We can already create an autoscaling group in AWS/GCloud/etc that can spawn more instances if a single VM instance gets overloaded by parallelized CircleCI jobs. So we don’t need extra cloud-specific functionality baked in. We just need the existing runner to execute more than one job at a time.

But to be honest, before we even got to creating an autoscaling group, we would probably just create one VM with a given size and set a parallelize limit on CircleCI runners on that one VM. Wasteful, but simpler. If we want to reduce cost or scale higher, the ASG would probably work fine.

Thank you for this feature, it’s very useful!

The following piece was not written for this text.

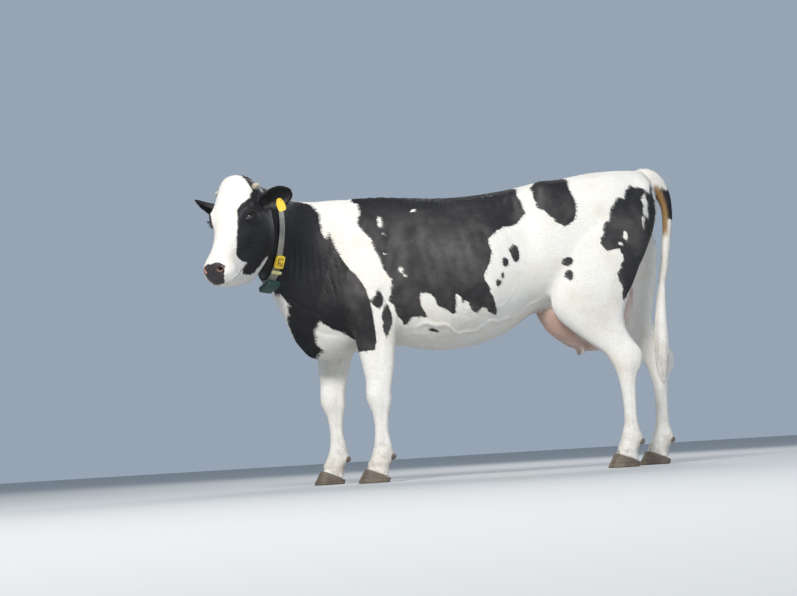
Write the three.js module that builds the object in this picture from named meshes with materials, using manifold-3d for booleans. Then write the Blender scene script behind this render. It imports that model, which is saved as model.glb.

Is there an undocumented limit to parallelism, below the 20-job limit for the Performance plan and the limit specified in the Helm chart in kubernetes? I have a job which never schedules with parallelism 16 even when nothing else is running, but schedules and completes just fine when setting parallelism to 14.

No.

Can you please open a support ticket? It would be helpful to dig more into your situation. It doesn’t sound like your experience is nominal.